Please contact Rodney Jee for more
information.
9-10 am Registration and Continental Breakfast 10-10:15 Introductions 10:15-11:30 Hadley Wickham: Exploring the Housing Crisis with ggplot2 and plyr 11:30-1:00 Lunch and Business Meeting 1-2:30 Hadley Wickham: The Layered Grammar of Graphics 2:30-4:00pm Student Presentations Cost: $35/$10 (regular/student) if received by October 23. Add $10 if paid at the door.
Abstracts for Talks
Exploring the housing crisis with ggplot2 and plyr.
ggplot2 is a new data visualization package for R that uses the insights from Leland Wilkison's Grammar of Graphics to create a
powerful and flexible system for creating data graphics. Practically, ggplot provides beautiful, hassle-free plots, that take care of fiddly
details like drawing legends.
In this talk you'll see ggplot2 in action, exploring a dataset of nearly half a million house sales in the Bay area. I'll start with the
basics, histograms and scatterplots, and then discuss how these plots can be enhanced with aesthetics and facetting to explore deeper into
the data, answering progressively more complicated questions. Graphics work best in conjunction with other analytic tools, so I'll
also show you how the plyr package can be used to create rich summary statistics, exploring how the housing bubble has effected cities in
the bay area differently. I'll connect these summaries to census data and speculate on who the bubble has affected most.

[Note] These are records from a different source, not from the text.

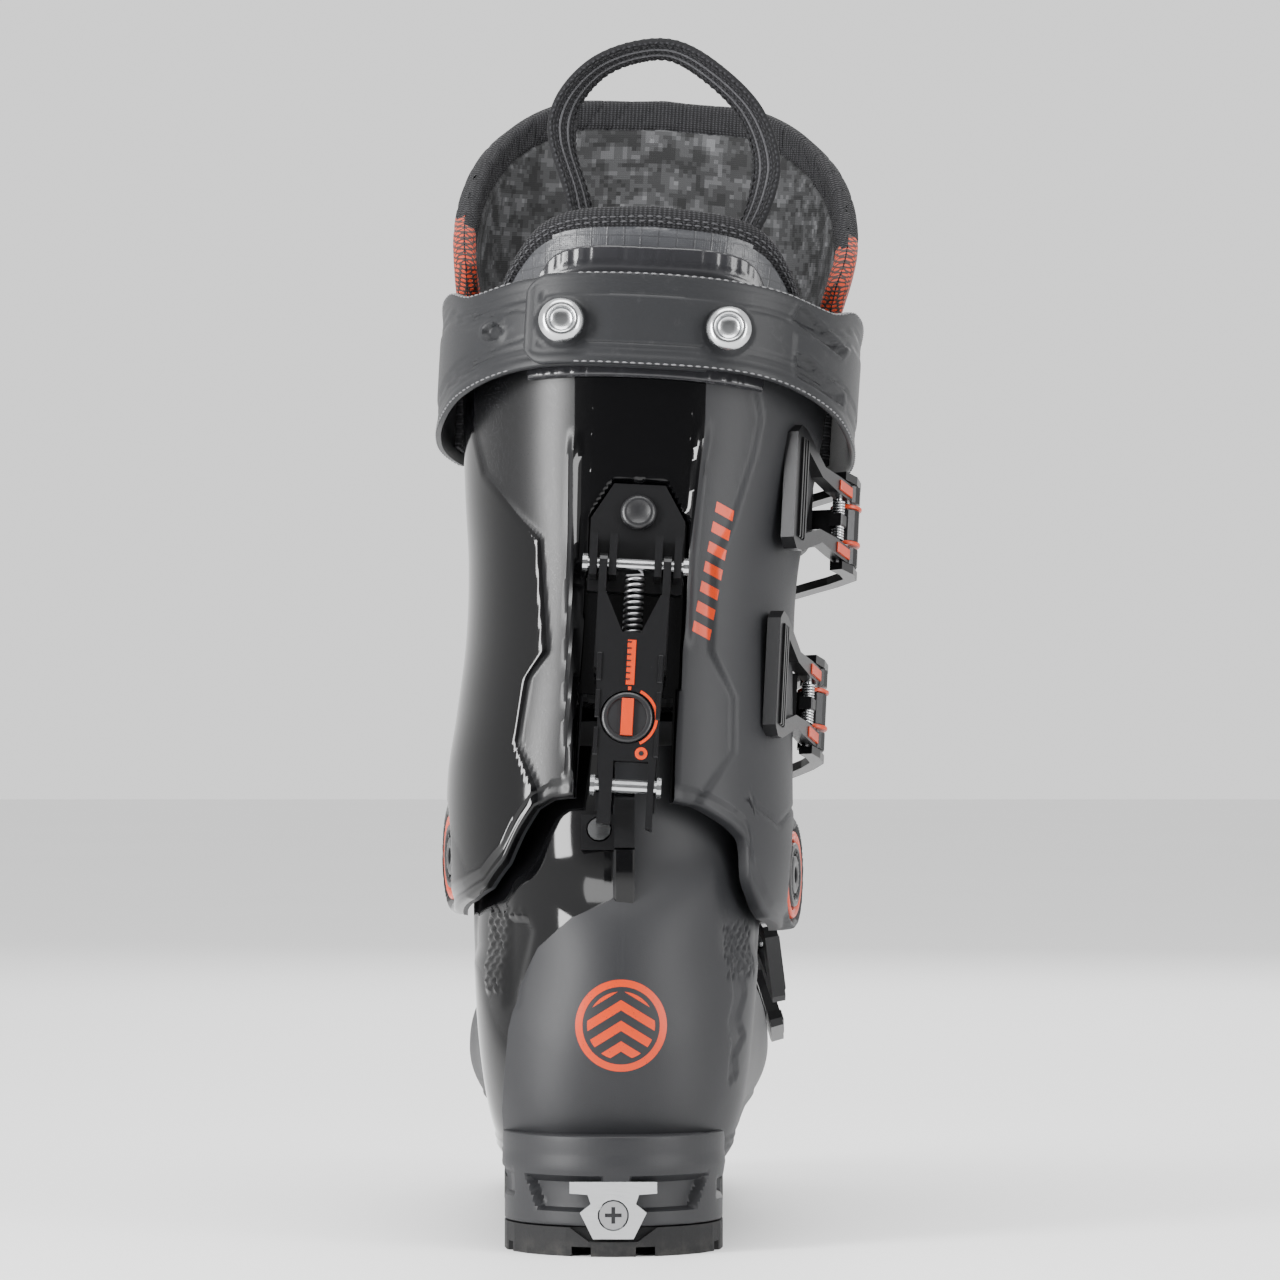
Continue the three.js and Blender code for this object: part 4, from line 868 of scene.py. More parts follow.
# ------------------------------------------------------------------ cuff
CUFF_LOW_OUTER = np.array([
    [0, 11], [22, 9.5], [36, 5], [42, 2.2], [44, 0.2], [46.5, -9], [49, -12.5], [57, -18.5], [64, -20.5], [90, -19],
    [110, -6], [135, 22], [165, 46], [215, 49],
])
CUFF_LOW_INNER = np.array([
    [0, 11], [20, 9.4], [26, 6.5], [32, -0.5], [39, -10], [50, -17], [64, -19], [90, -19],
    [110, -6], [135, 22], [165, 46], [215, 49],
])


def cuff_low(degrees):
    """Height of the cuff's lower edge, which is cut to corners behind and lower on the inner side."""
    size = np.abs(degrees)
    outer = np.interp(size, *CUFF_LOW_OUTER.T)
    inner = np.interp(size, *CUFF_LOW_INNER.T)
    return np.where(degrees > 0, outer, inner)


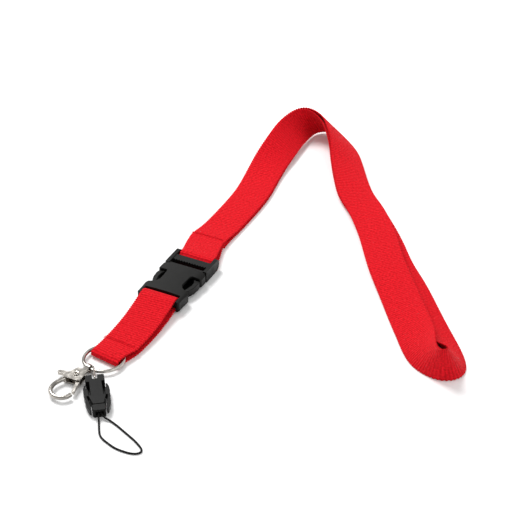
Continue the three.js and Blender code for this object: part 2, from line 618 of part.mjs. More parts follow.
/** A tubular rivet: flared head, shank through both cheeks, and a clinched end. */
function gateRivet() {
  const low = CLASP_Z - CLASP_INSIDE / 2 - CLASP_PLATE;
  const high = CLASP_Z + CLASP_INSIDE / 2 + CLASP_PLATE;
  const head = RIVET_HEAD_R;
  const points = [
    v2(0, low - 0.6), v2(head - 0.2, low - 0.6), v2(head, low - 0.3), v2(RIVET_R, low - 0.3),
    v2(RIVET_R, high + 0.3), v2(head, high + 0.3), v2(head - 0.3, high + 0.65), v2(0.75, high + 0.55),
    v2(0.6, high - 0.6), v2(0, high - 0.6),
  ];
  return new THREE.LatheGeometry(points, 20).rotateX(Math.PI / 2);
}

function clasp() {
  const group = new THREE.Group();
  group.add(nickel('swivel_eye', swivelEye()));
  group.add(nickel('swivel_rivet', swivelRivet()));
  group.add(nickel('clasp_body', claspBody()));
  group.add(nickel('clasp_gate', claspGate()));
  group.add(nickel('clasp_gate_spring', gateSpring()));
  group.add(nickel('clasp_gate_rivet', gateRivet()));
  group.position.set(CLASP_AT.x, CLASP_AT.y, 0);
  group.rotation.z = rad(CLASP_AT.turn);
  return group;
}

// ---- wire link and detachable connector ---------------------------------------------------
/** A long closed link of thin wire, standing on edge between the key ring and the connector. */
function wireLink() {
  const straight = LINK_LENGTH - LINK_SLACK;
  const corners = [...arc(0, 0, LINK_END_R, 0, 180, 6), ...arc(0, -straight, LINK_END_R, 180, 360, 6)];
  const path = new THREE.CatmullRomCurve3(corners.map(([z, y]) => v3(0, y, RING_Z + z)), true, 'centripetal');
  return rod(path, LINK_WIRE, 48, 8);
}

/** The connector's upper half: tapering shell, side notches for the prongs, and a bar for the link. */
function connectorSocket() {
  const h = CONNECTOR_HALF;
  const outline = mirrored([
    [0, 13.4], [h - 0.5, 13.4], [h, 12.8], [h, -0.6], [2.6, -8.5], [0, -8.5],
  ]);
  const cavityZ = [CONNECTOR_Z[0] + CONNECTOR_WALL, CONNECTOR_Z[1] - CONNECTOR_WALL];
  const notchZ = [CONNECTOR_Z[0] + NOTCH_FLOOR, 7];
  return carve(
    [plate(outline, CONNECTOR_Z)],
    [
      box([-1.3, 1.3], [9.8, 15], [-1, 7]),
      box([-CONNECTOR_TONGUE - FIT, CONNECTOR_TONGUE + FIT], [-9, 7.6], cavityZ),
      box([h - NOTCH_DEPTH, h + 1], NOTCH_Y, notchZ),
      box([-h - 1, -h + NOTCH_DEPTH], NOTCH_Y, notchZ),
    ],
  );
}

/** The bar across the notch in the connector's top, which the wire link hangs on. */
function connectorBar() {
  return cylinderX([-1.8, 1.8], BAR_Y, RING_Z, BAR_R, 12);
}

/** The connector's lower half: the block that holds the phone loop, and a guide tongue. */
function connectorPlug() {
  const block = mirrored([
    [0, PLUG.shoulder], [2.9, PLUG.shoulder], [3.4, -10], [3.2, PLUG.end + 0.4], [2.6, PLUG.end], [0, PLUG.end],
  ]);
  return carve(
    [
      plate(block, CONNECTOR_Z),
      box([-CONNECTOR_TONGUE, CONNECTOR_TONGUE], [PLUG.shoulder - 0.5, PLUG.tongueEnd], [1.7, 3.5]),
    ],
    [box([-1.7, 1.7], [PLUG.end - 1, PLUG.end + 3.4], [1.4, 3.6])],
  );
}

/** A springy side grip of the connector, rooted on the plug's block, with a barb in its notch. */
function connectorProng(side) {
  const inner = CONNECTOR_HALF + FIT;
  const outer = inner + 1.3;
  const barb = CONNECTOR_HALF - GRIP_BARB;
  const half = [
    [3.75, -12.9], [4.5, -12.6], [5.4, -10.4], [outer - 0.1, -6.6], [outer - 0.4, -4.4], [outer + 0.1, -2.6],
    [outer - 0.2, -0.6], [outer + 0.2, 1.4], [outer, 4.4], [outer - 0.6, 6.6], [inner, 6.9], [inner, 4.4],
    [barb, 3.0], [barb, NOTCH_Y[0] + FIT], [inner, NOTCH_Y[0] + FIT], [inner, -2.6], [4.3, -6.0], [3.75, -9.6],
  ];
  const bottom = CONNECTOR_Z[0] + NOTCH_FLOOR + FIT;
  return plate(half.map(([x, y]) => [side * x, y]), [bottom, bottom + GRIP_THICK]);
}

/** The crimped sleeve inside the plug that holds both ends of the phone loop. */
function cordCrimp() {
  return box([-1.4, 1.4], [PLUG.end + 1.6, PLUG.end + 3.1], [1.7, 3.3]);
}

function connector() {
  const group = new THREE.Group();
  const socket = geometryOf(solid(connectorSocket()).add(solid(connectorBar())));
  group.add(plastic('connector_socket', socket));
  group.add(plastic('connector_plug', connectorPlug()));
  group.add(plastic('connector_prong_left', connectorProng(-1)));
  group.add(plastic('connector_prong_right', connectorProng(1)));
  group.add(nickel('cord_crimp', cordCrimp()));
  group.position.set(CONNECTOR_AT.x, CONNECTOR_AT.y, 0);
  group.rotation.z = rad(CONNECTOR_AT.turn);
  return group;
}

function link() {
  const group = new THREE.Group();
  group.add(nickel('wire_link', wireLink()));
  group.position.set(LINK_AT.x, LINK_AT.y, 0);
  group.rotation.z = rad(LINK_AT.turn);
  return group;
}

// The phone loop: out of the plug, round on the table, and back into it.
const CORD_ROUTE = [
  [-75.35, -133.6, 2.5], [-75.15, -135.6, 2.2], [-75.0, -137.6, 1.4], [-74.8, -139.8, 0.7], [-74.5, -143, 0.56],
  [-73.9, -147.3, 0.56], [-72.6, -150.3, 0.56], [-70.1, -153.3, 0.56], [-65.9, -157.3, 0.56],
  [-60.6, -160.2, 0.56], [-56.8, -161.2, 0.56], [-54.2, -160.6, 0.56], [-53.4, -158.9, 0.56],
  [-54.4, -156.2, 0.56], [-57.4, -151.7, 0.56], [-61.8, -146.4, 0.56], [-66.2, -141.2, 0.56],
  [-69.6, -138, 0.8], [-71.8, -136.9, 1.5], [-73.4, -135.6, 2.2], [-74.1, -133.6, 2.5],
];

function phoneCord() {
  const path = new THREE.CatmullRomCurve3(CORD_ROUTE.map((p) => v3(...p)));
  return rod(path, CORD_DIAMETER, 40, 8);
}

// ---- the lanyard --------------------------------------------------------------------------
const lanyard = new THREE.Group();
lanyard.add(webbing('neck_webbing', neckWebbing()));
lanyard.add(thread('neck_bartack', bartackBar(0)));
lanyard.add(webbing('short_webbing', shortWebbing()));
lanyard.add(thread('short_stitching', seamBar(0)));
lanyard.add(buckle());
lanyard.add(nickel('key_ring', keyRing()));
lanyard.add(clasp());
lanyard.add(link());
lanyard.add(connector());
lanyard.add(rubberCord('phone_cord', phoneCord()));
lanyard.position.set(...LANYARD_AT);

export default lanyard;
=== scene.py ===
"""Looks of a neck lanyard lying on a table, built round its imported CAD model.

The straps, threads, wire and cord are surfaces worked out from the routes that the CAD model
follows. The moulded and stamped pieces are the CAD solids with their edges rounded. Sizes and
routes are in millimetres on the table; the object's frame is that table moved by LANYARD_AT.
"""

import logging
import math
from dataclasses import dataclass, field
from enum import Enum
from typing import Union

import bmesh
import bpy
import numpy as np
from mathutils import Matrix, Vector


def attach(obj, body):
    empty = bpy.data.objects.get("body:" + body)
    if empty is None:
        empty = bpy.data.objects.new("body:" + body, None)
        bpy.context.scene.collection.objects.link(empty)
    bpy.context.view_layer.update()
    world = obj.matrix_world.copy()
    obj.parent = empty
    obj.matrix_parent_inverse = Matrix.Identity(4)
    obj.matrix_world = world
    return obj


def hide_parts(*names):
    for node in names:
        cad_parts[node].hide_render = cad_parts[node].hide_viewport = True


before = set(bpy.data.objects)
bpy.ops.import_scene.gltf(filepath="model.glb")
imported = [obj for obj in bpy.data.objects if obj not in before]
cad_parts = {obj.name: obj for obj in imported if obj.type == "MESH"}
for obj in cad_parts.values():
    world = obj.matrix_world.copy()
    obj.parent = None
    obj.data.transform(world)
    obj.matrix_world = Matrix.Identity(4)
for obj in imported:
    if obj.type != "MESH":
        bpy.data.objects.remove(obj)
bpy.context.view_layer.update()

log = logging.getLogger("lanyard")

Tree = bpy.types.NodeTree
Socket = bpy.types.NodeSocket
Node = bpy.types.Node
Material = bpy.types.Material
Mesh = bpy.types.Mesh
Piece = bpy.types.Object
Operand = Union[Socket, float]
Colour = tuple[float, float, float, float]
Range = tuple[float, float]

MM = 0.001
LANYARD_AT = np.array([-2.0, 1.0, 0.0])
UP = np.array([0.0, 0.0, 1.0])
FULL_TURN = 2 * math.pi

# The webbing and the ring, as in the CAD model.
WEB_WIDTH = 20.0
WEB_THICK = 1.0
LAYER_PITCH = 1.9
RING_CENTRE = np.array([-75.9, -92.6, 2.25])
RING_R = 10.1
RING_WIRE = 1.8

# The webbing's section and ribs. The powers flatten its oval; the others are shares of a size.
RIB_PITCH = 1.5
SECTION_SIDES = 30
WIDTH_POWER = 0.55
THICK_POWER = 0.28
SCALLOP = 0.014
SCALLOP_POWER = 8
RIB_SWELL = 0.055

# Sewing thread.
STITCHES = 13
STITCH_SWING = 0.08
STITCH_WIRE = 0.24
ROW_OFFSET = 0.45
LOOSE_ENDS = 5
LOOSE_RADIUS = 0.16

# Curve sampling, and the angles and distance used to clean up CAD facets.
FINE_PER_SPAN = 40
LAST_POINT = 1e-9
OFF_EVERY_PATH = [0.31, 0.22, 0.93]
SAME_POINT = 2e-6
FLAT_ANGLE = math.radians(1.0)
CREASE_ANGLE = math.radians(38)


class Body(str, Enum):
    """The rigid bodies that pieces ride on."""

    NECK_STRAP = "neck_strap"
    PRONG_LEFT = "buckle_prong_left"
    PRONG_RIGHT = "buckle_prong_right"
    SHORT_STRAP = "short_strap"
    KEY_RING = "key_ring"
    SWIVEL = "swivel"
    CLASP = "clasp"
    GATE = "gate"
    WIRE_LINK = "wire_link"
    CONNECTOR_TOP = "connector_top"
    CONNECTOR_PLUG = "connector_plug"
    GRIP_LEFT = "connector_prong_left"
    GRIP_RIGHT = "connector_prong_right"


class Slot(str, Enum):
    """The record's material slots."""

    WEBBING = "webbing"
    THREAD = "thread"
    BUCKLE = "buckle_plastic"
    CONNECTOR = "connector_plastic"
    RING = "ring_wire"
    CLASP = "clasp_metal"
    CORD = "cord"


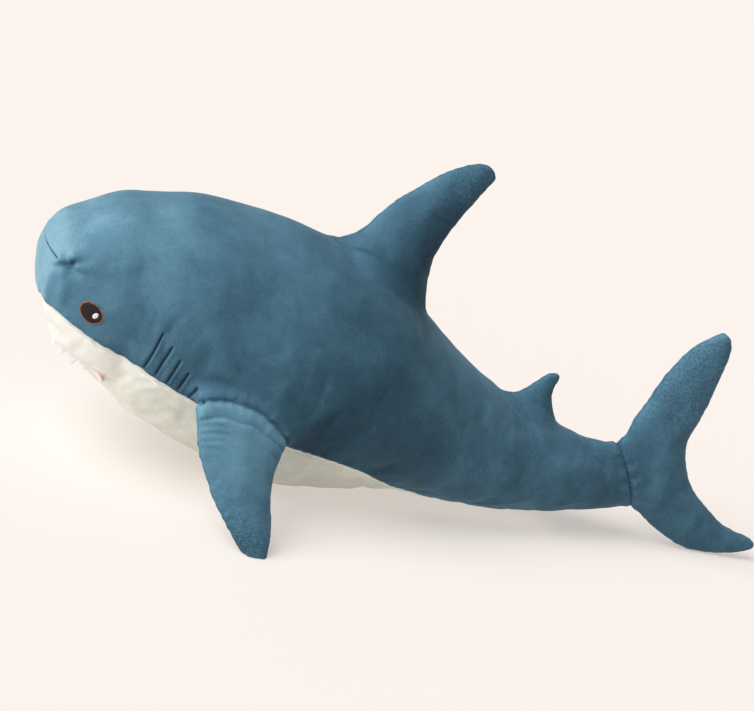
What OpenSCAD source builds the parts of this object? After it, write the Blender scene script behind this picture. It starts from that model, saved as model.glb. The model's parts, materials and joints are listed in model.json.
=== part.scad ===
// Plush shark: sewn fabric panels over soft filling, with felt teeth, embroidered eyes and stuffed fins.
// The pattern is laid out from the snout: x is the distance behind the snout tip, y is positive on the
// shark's right side, z is the height above the surface that it lies on. One module, stand(), then moves
// the whole shark so that the origin is under the middle of its length, with the snout toward -X.

/* [Body] */
// Overall length, from the snout to the tip of the tail's lower lobe
shark_length = 800; // [600:10:1000]
// Width of the body compared with the standard pattern
girth = 1; // [0.9:0.01:1.1]
// Thickness of the fabric with its pile
fabric = 2; // [1:0.1:2.5]
// Height of the snout tip above the surface
nose_z = 186; // [175:1:195]

/* [Mouth] */
// Height of the corner of the mouth
lip_z = 96; // [94:1:98]
// Distance from the snout to the corner of the mouth
mouth_corner = 68; // [64:1:72]
// How much the line of the mouth rises toward the snout
lip_slope = 24; // [22:1:25]
// How far the lower jaw sits behind the snout
jaw_front = 22; // [20:1:30]
// Number of teeth in the felt strip
teeth = 13; // [9:2:17]
// Length of a tooth below the lip
tooth_length = 9; // [6:0.5:11]

/* [Eyes and stitching] */
// Long axis of the embroidered eye
eye_length = 26; // [18:1:30]
// Short axis of the embroidered eye
eye_height = 19; // [14:1:22]
// Number of gill tucks on a side
gills = 5; // [3:1:5]
// Thickness of the stitching thread
thread_d = 1.6; // [1:0.1:2]

/* [Fins] */
// Height of the dorsal fin above its root
dorsal_height = 125; // [110:1:140]
// Largest thickness of the dorsal fin
dorsal_thick = 34; // [24:1:38]
// Length of a pectoral fin from its root
pectoral_length = 104; // [90:1:104]
// Largest thickness of a pectoral fin
pectoral_thick = 30; // [20:1:34]
// Largest thickness of the tail fin
tail_fin_thick = 30; // [20:1:34]

/* [Bend] */
// Distance from the snout to the upright axis that the tail bends about
bend_x = 445; // [435:1:455]
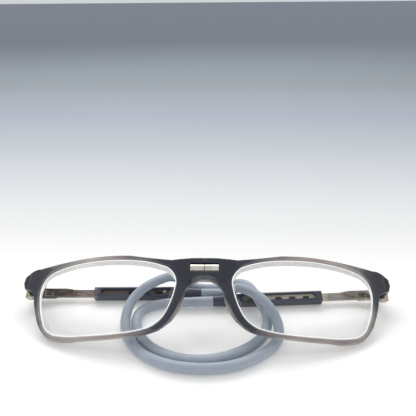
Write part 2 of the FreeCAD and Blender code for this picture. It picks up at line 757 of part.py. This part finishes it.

The Layered Grammar of Graphics
In this talk, I'll introduce you to the formalism that underlies ggplot2, the layered grammar. You'll learn about the pieces that make
up the grammar (data, aesthetics, layers, geoms, stats, position adjustments, coordinate systems and facetting) and how they all fit
together. In particular, I'll focus on plots that are difficult to describe with other graphics systems, showing the expressive power of
the grammar and how it allows us to move beyond canned graphics routines. To illustrate the flexibility of the graphic, I'll show some
recreations of famous plots, including Minard's famous "Napoleon's march".
The layered grammar builds on Wilkinson's "Grammar of Graphics" (in turn building on earlier work by Bertin) and you'll learn about why a
new grammar is needed and some of the advantages and disadvantages of embedding a graphical grammar within another programming language.